The media group reacted to a social media post by Egco who said: “Evidence suggests that there was no shooting that occurred at the said time and place.”

“Lastly, if there was indeed, an attempt to ‘frighten,’ ‘warn’ or even ‘kill’ Mr. Quitasol, the alleged [gunman or gunmen] had all the opportunity at that time to perpetrate, execute and consummate the plan,” he said.

“[The] said motorcycle did not stop for the riders to ‘finish him off,’ so to speak,” Egco noted.

But he said the agency would give Quitasol the benefit of the doubt and continue to dig deeper into the matter to “ferret out the truth” and, “if it can be proven that the ‘slay try’ was true, identify the perpetrators and hold them to account.”

The NUJP chapter in Baguio and Benguet said the group was standing by Quitasol and would continue to call for a deeper investigation into the failed gun attack.

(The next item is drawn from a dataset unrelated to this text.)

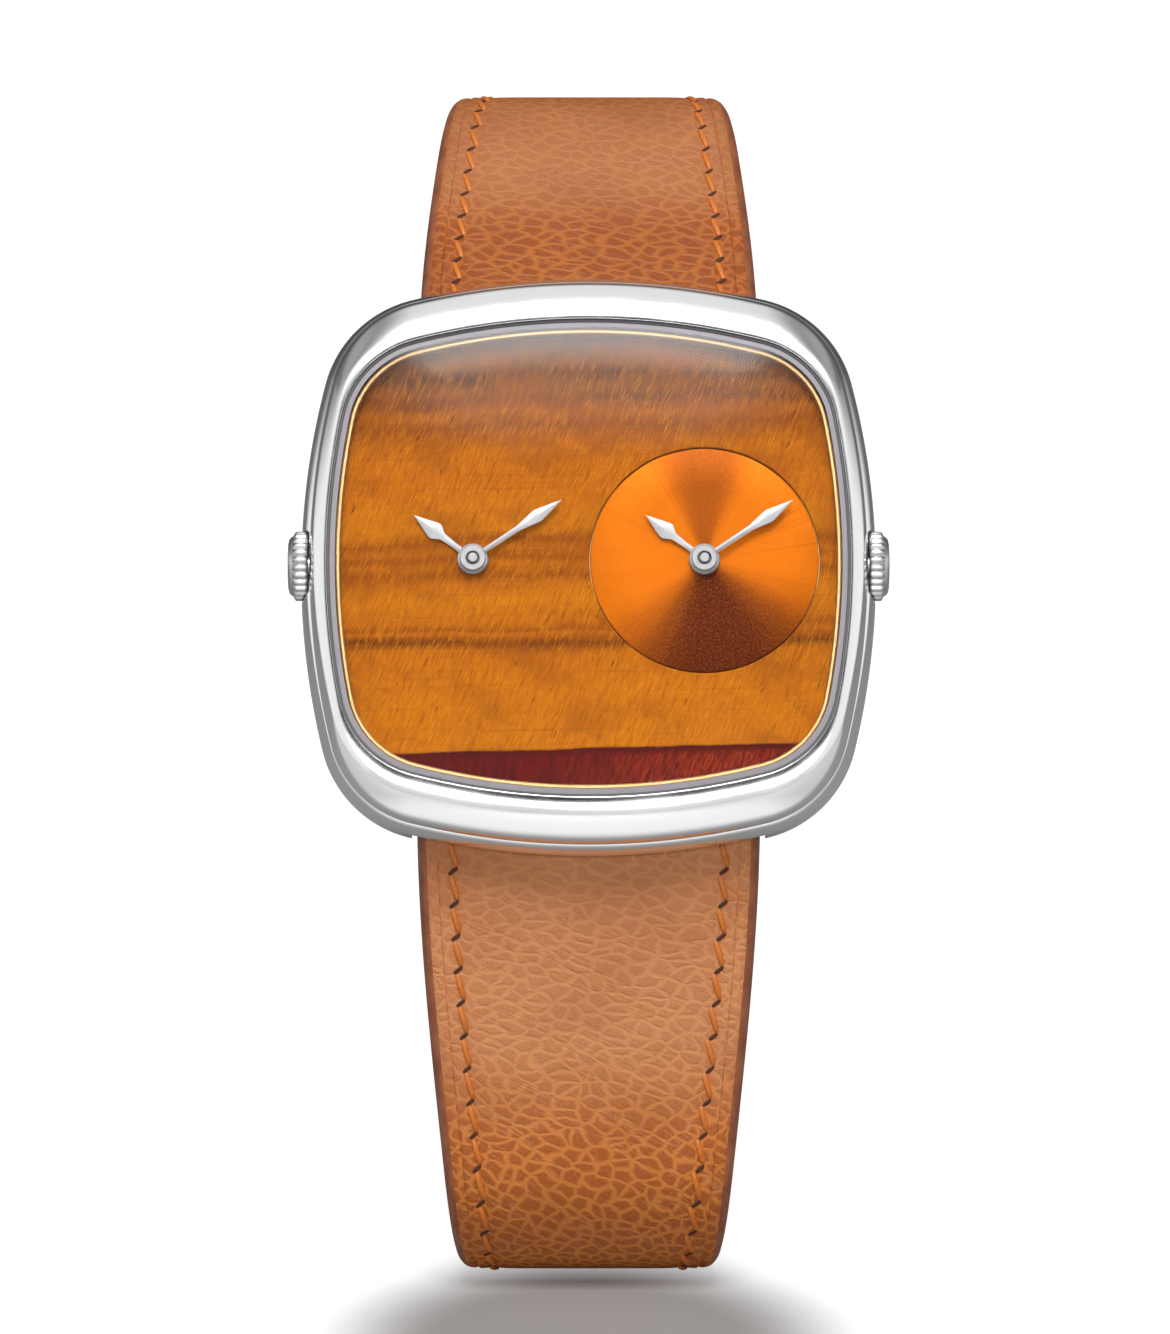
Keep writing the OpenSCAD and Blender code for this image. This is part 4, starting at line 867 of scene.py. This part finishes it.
def smooth_leather(name, tone, dark, grain, roughness):
    """Smooth calf or a burnished edge: cloudy, with faint lines."""
    hide = Finish(name)
    flat = hide.node("UVMap", {}, uv_map="grain")
    cloud = hide.noise(flat, grain, 4.0, 0.6)
    pores = hide.noise(flat, 7.0, 3.0, 0.7)
    colour = hide.mix(hide.ramp(cloud, 0.3, 0.7), tone, dark)
    return hide.skin({"Base Color": colour, "Roughness": pores * 0.15 + roughness,
                      "Normal": hide.bump(0.3, 0.04, pores + cloud)})


# The second argument of each calf is the stretch, in millimetres along the strap, that carries a painted sheen.
calf = {"lower": grained_leather("lower_calf", (-10, 18), 0.6, (0.95, 0.92, 0.85, 1)),
        # The upper strap's copy is darker by its tint: painted shade that offsets the top lamp.
        "upper": grained_leather("upper_calf", (13, 22), -0.6, (0.68, 0.59, 0.47, 1))}
burnish = smooth_leather("burnished_edge", shade(166, 98, 62), shade(134, 70, 40), 0.5, 0.4)
lining_calf = smooth_leather("lining_calf", shade(186, 124, 78), shade(164, 100, 60), 0.25, 0.5)
top = strap_t / 2
leather_edge = (
    (6.5, 0), (5, 0), (3.9, 0), (3.2, 0.01), (2.75, 0.04), (2.5, 0.09), (2.3, 0.11), (2.1, 0.09), (1.9, 0.04),
    (1.6, 0.01), (1.38, 0.03), (1.28, 0.12), (1.18, 0.12), (1.06, 0.06), (0.85, 0.07), (0.6, 0.14), (0.38, 0.27),
    (0.2, 0.46), (0.07, 0.68), (0, 0.95))
leather_section = [(strap_end_w / 2, top)]
leather_section += [(inset * mm, top - drop * mm) for inset, drop in leather_edge]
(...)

The organization stressed that the Quitasol couple “has been systematically Red-tagged by state forces, which have put undue stress and alarm on both working journalists.” Quitasol used to work for a labor organization, while his wife edits an alternative online news site.

“As the Baguio City Police Office, through city police director Col. Glenn Lonogan, is in the thick of investigations, premature statements made by the PTFoMS come to the fore. We urge the PTFoMS to take seriously the complaint filed by Quitasol as a threat to his life as well as his family and allow the police to finish their investigation,” the NUJP said.